According to a 1997 article in the New York Times, the Independence Savings Bank was one of the few remaining mutually-owned banks in New York City. The plans to sell shares to the public included the creation of a community trust (soon to be named the Independence Community Foundations) that would receive a portion of the bank stock sold as its initial assets. Those assets turned out to be $55 million.

Independence Bank grew as a public company under Fishman’s management, and soon became an acquisition target. Knowing the acquiring bank would not keep the Independence name, Fishman negotiated two vital points that helped seal the fate, in a positive sense, of the future Brooklyn Community Foundation.

First, he negotiated retaining the foundation (still the Independence Community Foundation) as a separate, independent entity. Second, exhibiting his well-known street smarts, he found an opportunity to persuade the acquiring bank, Santander, to provide additional capital to the foundation — some $20 million — in the transaction.

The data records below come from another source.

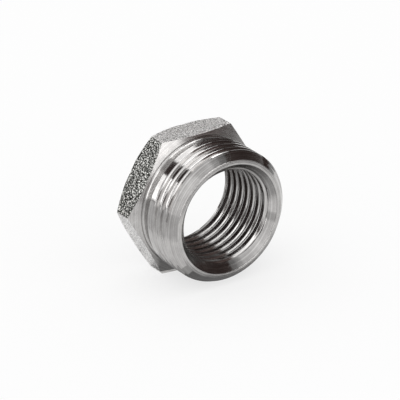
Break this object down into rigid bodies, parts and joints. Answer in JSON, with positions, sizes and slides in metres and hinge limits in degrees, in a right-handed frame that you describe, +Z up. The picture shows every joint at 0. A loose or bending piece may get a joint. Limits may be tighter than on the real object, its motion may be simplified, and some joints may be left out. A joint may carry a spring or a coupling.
{
  "type": "hex bushing",
  "caption": "Hex reducing bushing: a short hexagon head with a male pipe thread on its nose and a smaller female pipe thread through it, to join two pipe sizes.",
  "frame": {"origin": "on the axis of the bore, in the plane of the hexagon's front face, where the thread is screwed home", "axes": "+X along the axis towards the nose with the male thread, +Z up with one flat of the hexagon facing straight down, +Y across to a corner of the hexagon"},
  "size_m": [0.0156, 0.031, 0.027],
  "materials": {
    "steel": "stainless steel: grainy cast flats, turned faces and threads"
  },
  "bodies": {
    "root": {"hex_bushing": "steel"}
  },
  "joints": []
}
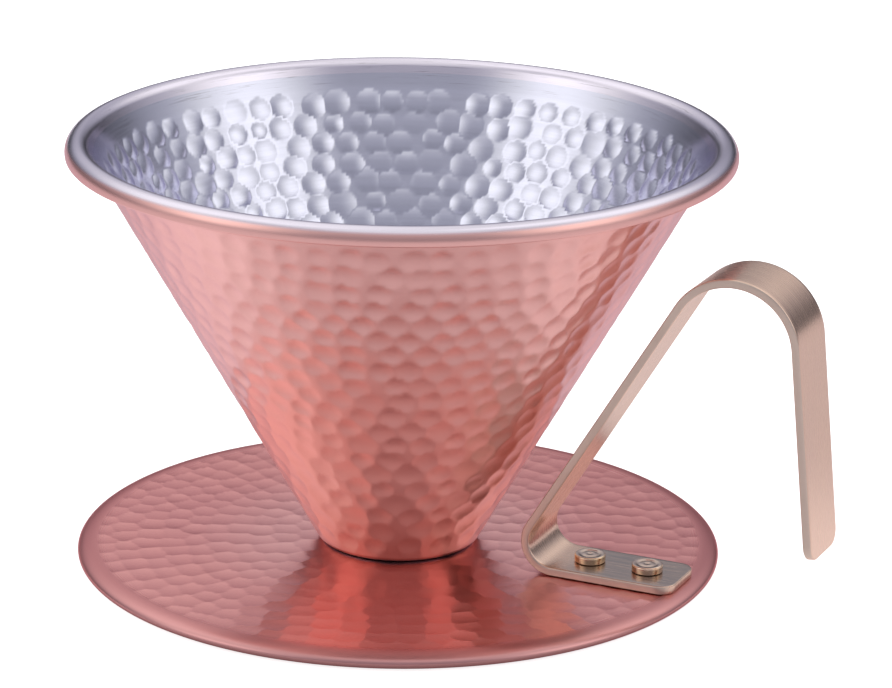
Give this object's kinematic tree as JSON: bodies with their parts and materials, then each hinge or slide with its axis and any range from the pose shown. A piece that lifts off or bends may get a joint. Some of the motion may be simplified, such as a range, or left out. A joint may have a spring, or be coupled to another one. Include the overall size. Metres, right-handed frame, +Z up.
{
  "type": "pour over dripper",
  "caption": "Hammered copper pour over coffee cone with tinned inside, rolled lip and drip outlet, on a round plate that sits on a mug, with a riveted bent strip handle.",
  "frame": {"origin": "under the middle of the whole width, handle included, in the plane that the plate's hem rests on; the cone's axis stands 10.8 mm to -X of it", "axes": "+Z up, parallel to the cone's axis, +X towards the handle, +Y across it"},
  "size_m": [0.1376, 0.116, 0.0763],
  "materials": {
    "hammered_copper_cone": "hammered satin copper outside, silvery tin plating inside and over the lip",
    "hammered_copper_plate": "hammered satin copper with a smooth border",
    "satin_brass": "satin, brushed along the strip, edges slightly rounded",
    "rivet_brass": "semi bright, tops dished by setting"
  },
  "bodies": {
    "root": {"dripper_cone": "hammered_copper_cone", "base_plate": "hammered_copper_plate", "handle_strip": "satin_brass", "rivet_inner": "rivet_brass", "rivet_outer": "rivet_brass"}
  },
  "joints": []
}
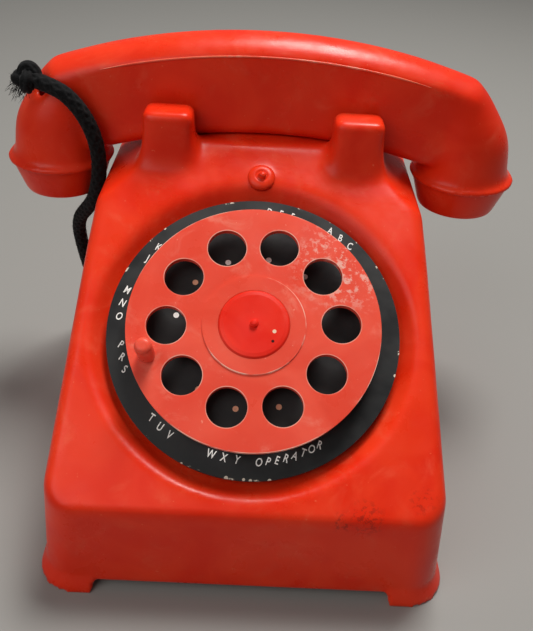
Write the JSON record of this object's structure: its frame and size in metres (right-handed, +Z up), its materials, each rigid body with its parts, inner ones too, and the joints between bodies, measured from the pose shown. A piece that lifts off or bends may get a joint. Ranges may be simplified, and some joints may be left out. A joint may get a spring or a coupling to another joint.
{
  "type": "toy rotary telephone",
  "caption": "Toy rotary telephone: hollow sloping base with cradle horns, free-spinning finger wheel over a lettered disc, lift-off handset and soft woven cord.",
  "frame": {"origin": "on the table under the middle of the outer box, measured without the cord", "axes": "+Z up, -Y towards the dial side, +X to the right of someone facing the dial"},
  "size_m": [0.1582, 0.1559, 0.1179],
  "materials": {
    "red_body": "moulded, slightly translucent, scuffed",
    "red_dial": "moulded, scuffed",
    "red_hub": "moulded",
    "black_disc": "printed letters, chipped rim",
    "pale_plastic": "moulded",
    "steel": "plain",
    "bell_metal": "pressed, plated",
    "brass": "plain",
    "cord": "knitted, fuzzy"
  },
  "bodies": {
    "base": {"base_shell": "red_body", "number_disc": "black_disc", "gong": "bell_metal", "gong_post": "steel", "gong_nut": "steel", "striker_pin": "steel", "striker_collar": "steel", "cord_lower": "cord", "cord_knot_inner": "cord"},
    "dial": {"dial_wheel": "red_dial", "dial_hub": "red_hub", "thrust_washer": "steel", "star_wheel": "pale_plastic", "push_nut": "steel"},
    "striker": {"striker_arm": "steel", "striker_ball": "brass"},
    "handset": {"handset_upper": "red_body", "handset_lower": "red_body", "ear_cap": "red_body", "mouth_cap": "red_body", "cord_knot": "cord", "cord_tail": "cord", "cord_upper": "cord"}
  },
  "joints": [
    {"name": "dial_spin", "type": "hinge", "parent": "base", "child": "dial", "pos_m": [0, -0.02275, 0.05747], "axis": [0, -0.5736, 0.8192], "continuous": true},
    {"name": "handset_lift", "type": "slide", "parent": "base", "child": "handset", "axis": [0, 0, 1], "range_m": [0, 0.06]},
    {"name": "striker_swing", "type": "hinge", "parent": "base", "child": "striker", "pos_m": [0.025, -0.00258, 0.05133], "axis": [0, 0.5736, -0.8192], "range_deg": [0, 3]}
  ]
}
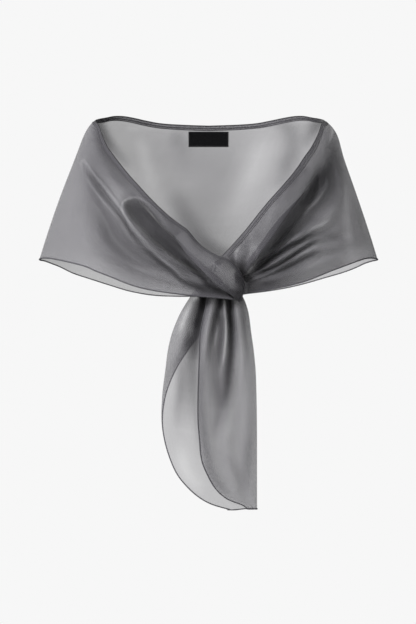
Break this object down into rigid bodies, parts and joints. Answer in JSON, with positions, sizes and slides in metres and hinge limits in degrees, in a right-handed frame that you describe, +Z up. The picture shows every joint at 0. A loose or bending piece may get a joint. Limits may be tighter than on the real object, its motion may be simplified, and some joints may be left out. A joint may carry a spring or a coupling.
{
  "type": "evening stole",
  "caption": "Sheer organza evening stole worn round the shoulders, knotted at the front with one end hanging, keeping its hollow worn form.",
  "frame": {"origin": "at the shoulders that hold the stole up, midway from side to side and level with the lowest part of its upper edge at the back", "axes": "+X to the right as seen from the front, +Y towards the back, +Z up; the front faces -Y"},
  "size_m": [0.4722, 0.2773, 0.5442],
  "materials": {
    "organza": "sheer, with a soft sheen",
    "doubled_organza": "sheer, doubled and pressed",
    "label_satin": "woven satin"
  },
  "bodies": {
    "root": {"back": "organza", "over_front": "organza", "under_front": "organza", "knot_band": "organza", "tail": "organza", "band_back": "doubled_organza", "band_over_front": "doubled_organza", "band_under_front": "doubled_organza", "label": "label_satin"}
  },
  "joints": []
}
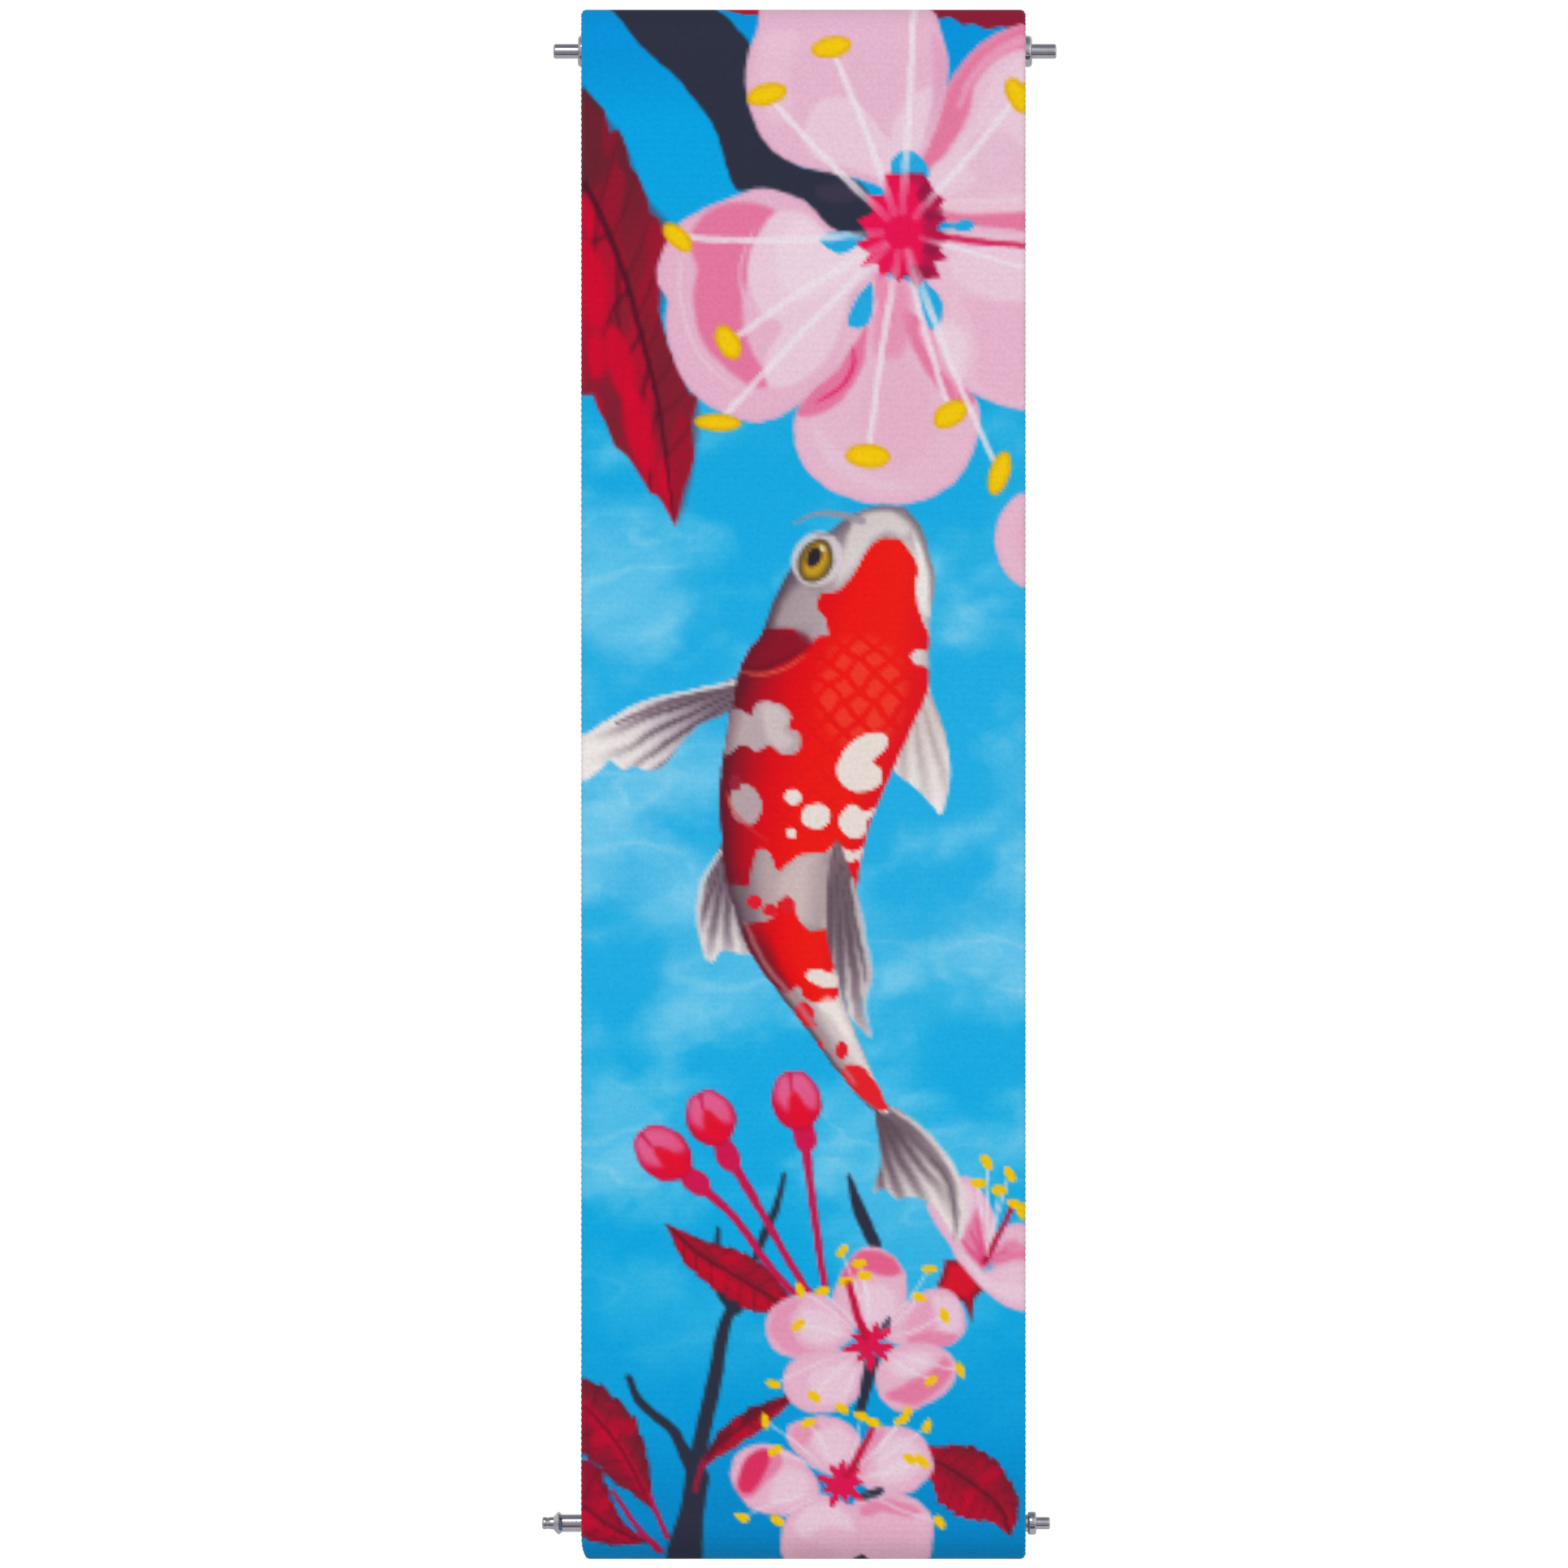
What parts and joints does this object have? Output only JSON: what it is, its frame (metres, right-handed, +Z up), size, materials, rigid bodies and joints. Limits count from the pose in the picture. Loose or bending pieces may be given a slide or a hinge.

“This was a very powerful baseline for the foundation, which, remember, was at that moment independent,” recalled Bob Catell. “It was moving away from the protective umbrella of an institution to fend for itself with the public … and thanks to a powerful sense of mission, it was bound to succeed.”

Members of Brooklyn Community Foundation Board of Directors: From left, Michael Gillespie, Sarah Williams, Carley Roney, Richard Moore, Rev. Emma Jordan Simpson (Board Member Emeritus), Kathy Darrow, Nicole Gueron, Gabe Schwartz, Amani Martin (former Board Member), Diane Steinberg, Harsha Marti, and Alan Fishman (Board Chair). Photo courtesy of the Brooklyn Community Foundation

The board decision a few years later, in 2009, to change the name to the Brooklyn Community Foundation was the subject of heated discussion. Some board members, Charles Hamm among them, felt the allegiance to the name Independence, which gave birth to the foundation, should have been retained. But a change in the needs of Brooklyn’s growing diversity made the board re-examine the mission — and the name.

“Alan Fishman was the key player in expanding the role to a community foundation,” said Catell. Fishman, who had served and chaired many Brooklyn boards, corporate and cultural, including Brooklyn Academy of Music, kept his fingers on the pulse of the changing borough. And it would seem he applied a strong basketball principle that he had learned on the public courts of Brooklyn neighborhoods: The ball keeps moving, so if you want to play, stay with it.

In its first decade as a publicly-supported foundation, the Brooklyn Community Foundation has raised millions for the borough and distributed over $50 million to more than 300 deserving local nonprofits.

Insightfully, the foundation’s current president, Cecilia Clarke, may have the last word on Fishman. “Alan is a study in contrasts,” she told the Eagle. “Clearly, to most of us he is an ambitious, opinionated, sharp-elbowed dealmaker. That is what has contributed to his professional success.”

“But what I have discovered in working closely with him these past seven years,” she added, “is that his true talent lies in something more fundamental: he possesses a strong sense of empathy, generosity and keen personal insight. That’s the secret sauce. He will not settle for the status quo. Though he has ‘made it’ in life, he is neither satisfied nor the least bit complacent … he wants to leave behind a stronger Brooklyn than he was born into.”